■ Written task ■
Repeat exactly and only the lines from the line containing "bmesh.ops.recalc_face_normals(shape, faces=shape.faces)" through the line containing "before = set(bpy.data.objects)", both included.
++++ Data shown
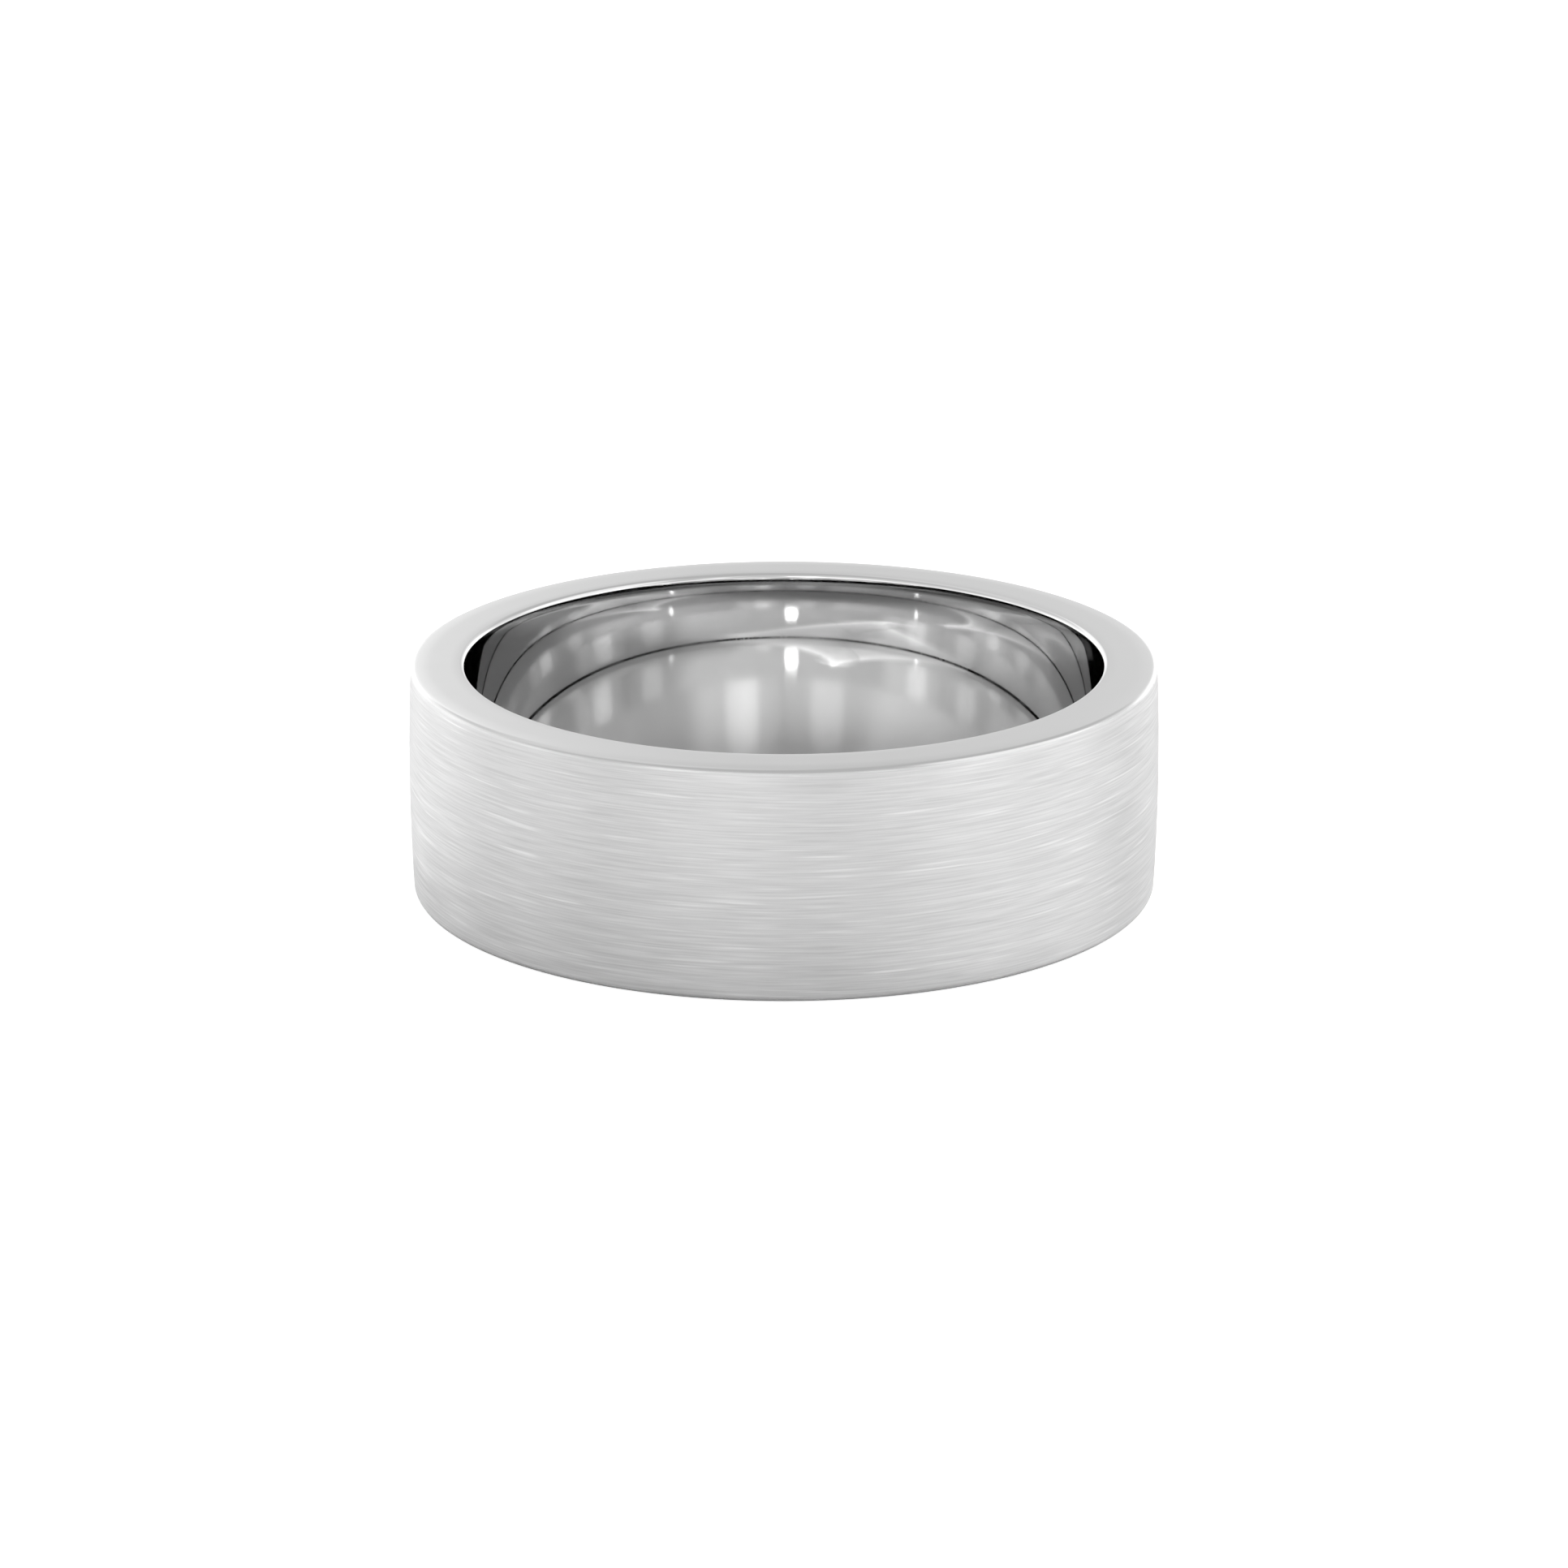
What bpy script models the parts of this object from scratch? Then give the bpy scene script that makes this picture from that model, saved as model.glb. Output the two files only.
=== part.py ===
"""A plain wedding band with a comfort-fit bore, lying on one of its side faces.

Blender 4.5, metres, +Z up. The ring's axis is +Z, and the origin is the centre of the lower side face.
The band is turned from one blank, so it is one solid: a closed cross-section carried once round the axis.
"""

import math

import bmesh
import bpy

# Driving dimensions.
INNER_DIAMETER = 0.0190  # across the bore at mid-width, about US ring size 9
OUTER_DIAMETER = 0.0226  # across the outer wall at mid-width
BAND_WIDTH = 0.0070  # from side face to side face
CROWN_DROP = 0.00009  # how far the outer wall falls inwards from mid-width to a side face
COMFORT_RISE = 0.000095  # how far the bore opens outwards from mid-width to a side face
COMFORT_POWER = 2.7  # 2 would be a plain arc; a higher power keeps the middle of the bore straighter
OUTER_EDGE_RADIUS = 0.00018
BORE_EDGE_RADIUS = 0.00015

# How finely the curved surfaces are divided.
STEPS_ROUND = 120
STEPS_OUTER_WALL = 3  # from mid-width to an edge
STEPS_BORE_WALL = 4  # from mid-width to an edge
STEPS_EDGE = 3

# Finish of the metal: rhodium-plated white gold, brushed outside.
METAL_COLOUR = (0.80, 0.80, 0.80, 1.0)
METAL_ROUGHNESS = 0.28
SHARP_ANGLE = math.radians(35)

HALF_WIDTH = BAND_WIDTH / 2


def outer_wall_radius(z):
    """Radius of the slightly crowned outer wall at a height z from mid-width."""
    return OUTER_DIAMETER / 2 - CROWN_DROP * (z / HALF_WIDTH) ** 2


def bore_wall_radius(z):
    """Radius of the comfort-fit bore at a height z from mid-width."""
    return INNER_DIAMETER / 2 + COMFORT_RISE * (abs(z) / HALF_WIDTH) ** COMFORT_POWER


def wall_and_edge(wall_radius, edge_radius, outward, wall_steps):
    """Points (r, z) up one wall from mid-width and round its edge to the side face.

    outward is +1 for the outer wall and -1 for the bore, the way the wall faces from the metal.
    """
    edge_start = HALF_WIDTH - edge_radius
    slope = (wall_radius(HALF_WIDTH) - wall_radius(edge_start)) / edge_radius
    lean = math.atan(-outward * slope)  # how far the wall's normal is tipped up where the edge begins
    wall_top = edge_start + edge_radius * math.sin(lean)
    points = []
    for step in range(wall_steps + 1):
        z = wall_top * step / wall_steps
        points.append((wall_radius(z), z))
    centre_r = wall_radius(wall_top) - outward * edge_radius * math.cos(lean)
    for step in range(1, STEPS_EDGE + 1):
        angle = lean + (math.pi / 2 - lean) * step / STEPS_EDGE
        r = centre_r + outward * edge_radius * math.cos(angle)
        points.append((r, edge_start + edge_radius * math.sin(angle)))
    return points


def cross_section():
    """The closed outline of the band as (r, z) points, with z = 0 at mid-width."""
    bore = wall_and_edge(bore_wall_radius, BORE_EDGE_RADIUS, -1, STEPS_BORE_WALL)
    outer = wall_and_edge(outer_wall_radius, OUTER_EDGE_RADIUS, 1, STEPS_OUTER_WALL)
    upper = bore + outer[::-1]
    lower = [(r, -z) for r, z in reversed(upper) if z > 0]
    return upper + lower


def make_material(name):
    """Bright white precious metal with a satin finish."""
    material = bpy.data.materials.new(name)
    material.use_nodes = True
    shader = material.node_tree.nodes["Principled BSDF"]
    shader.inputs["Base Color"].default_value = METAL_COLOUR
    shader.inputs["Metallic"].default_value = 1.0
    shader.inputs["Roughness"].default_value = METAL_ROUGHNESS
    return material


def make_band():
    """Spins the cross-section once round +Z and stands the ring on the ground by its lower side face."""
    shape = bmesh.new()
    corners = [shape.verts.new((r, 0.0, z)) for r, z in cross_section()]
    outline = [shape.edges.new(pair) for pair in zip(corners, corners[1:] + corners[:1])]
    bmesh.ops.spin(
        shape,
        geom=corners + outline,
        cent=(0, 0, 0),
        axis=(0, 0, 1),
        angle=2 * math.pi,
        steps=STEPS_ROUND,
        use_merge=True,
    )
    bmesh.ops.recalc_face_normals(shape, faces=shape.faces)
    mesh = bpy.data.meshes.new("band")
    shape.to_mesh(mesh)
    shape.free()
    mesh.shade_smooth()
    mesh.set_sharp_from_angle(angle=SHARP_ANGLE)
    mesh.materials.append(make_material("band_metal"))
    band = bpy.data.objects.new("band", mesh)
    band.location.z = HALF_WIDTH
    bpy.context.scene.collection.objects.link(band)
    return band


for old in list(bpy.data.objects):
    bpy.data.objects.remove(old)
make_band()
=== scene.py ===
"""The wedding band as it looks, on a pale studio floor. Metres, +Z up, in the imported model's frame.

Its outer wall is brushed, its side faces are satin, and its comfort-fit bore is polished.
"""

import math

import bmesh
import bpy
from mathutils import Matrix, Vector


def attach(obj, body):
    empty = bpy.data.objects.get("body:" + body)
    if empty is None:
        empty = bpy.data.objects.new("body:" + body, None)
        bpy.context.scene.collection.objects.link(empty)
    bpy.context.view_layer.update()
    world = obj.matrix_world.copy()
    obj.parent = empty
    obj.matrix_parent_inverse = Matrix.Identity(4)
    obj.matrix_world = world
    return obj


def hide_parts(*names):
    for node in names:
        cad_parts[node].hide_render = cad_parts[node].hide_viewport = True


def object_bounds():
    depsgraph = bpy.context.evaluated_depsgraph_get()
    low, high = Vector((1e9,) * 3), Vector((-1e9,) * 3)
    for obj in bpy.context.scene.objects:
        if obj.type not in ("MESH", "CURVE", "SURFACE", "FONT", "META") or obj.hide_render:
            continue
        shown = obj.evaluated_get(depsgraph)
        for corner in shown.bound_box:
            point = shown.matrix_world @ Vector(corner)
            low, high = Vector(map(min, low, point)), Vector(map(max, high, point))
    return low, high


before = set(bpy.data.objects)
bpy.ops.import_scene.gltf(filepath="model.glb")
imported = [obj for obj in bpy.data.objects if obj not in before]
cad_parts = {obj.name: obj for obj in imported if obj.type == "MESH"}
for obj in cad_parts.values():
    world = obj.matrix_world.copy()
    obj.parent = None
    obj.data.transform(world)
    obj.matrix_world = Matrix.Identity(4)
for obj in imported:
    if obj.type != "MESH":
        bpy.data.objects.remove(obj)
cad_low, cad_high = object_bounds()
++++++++
■ Answer below ■
    bmesh.ops.recalc_face_normals(shape, faces=shape.faces)
    mesh = bpy.data.meshes.new("band")
    shape.to_mesh(mesh)
    shape.free()
    mesh.shade_smooth()
    mesh.set_sharp_from_angle(angle=SHARP_ANGLE)
    mesh.materials.append(make_material("band_metal"))
    band = bpy.data.objects.new("band", mesh)
    band.location.z = HALF_WIDTH
    bpy.context.scene.collection.objects.link(band)
    return band


for old in list(bpy.data.objects):
    bpy.data.objects.remove(old)
make_band()
=== scene.py ===
"""The wedding band as it looks, on a pale studio floor. Metres, +Z up, in the imported model's frame.

Its outer wall is brushed, its side faces are satin, and its comfort-fit bore is polished.
"""

import math

import bmesh
import bpy
from mathutils import Matrix, Vector


def attach(obj, body):
    empty = bpy.data.objects.get("body:" + body)
    if empty is None:
        empty = bpy.data.objects.new("body:" + body, None)
        bpy.context.scene.collection.objects.link(empty)
    bpy.context.view_layer.update()
    world = obj.matrix_world.copy()
    obj.parent = empty
    obj.matrix_parent_inverse = Matrix.Identity(4)
    obj.matrix_world = world
    return obj


def hide_parts(*names):
    for node in names:
        cad_parts[node].hide_render = cad_parts[node].hide_viewport = True


def object_bounds():
    depsgraph = bpy.context.evaluated_depsgraph_get()
    low, high = Vector((1e9,) * 3), Vector((-1e9,) * 3)
    for obj in bpy.context.scene.objects:
        if obj.type not in ("MESH", "CURVE", "SURFACE", "FONT", "META") or obj.hide_render:
            continue
        shown = obj.evaluated_get(depsgraph)
        for corner in shown.bound_box:
            point = shown.matrix_world @ Vector(corner)
            low, high = Vector(map(min, low, point)), Vector(map(max, high, point))
    return low, high


before = set(bpy.data.objects)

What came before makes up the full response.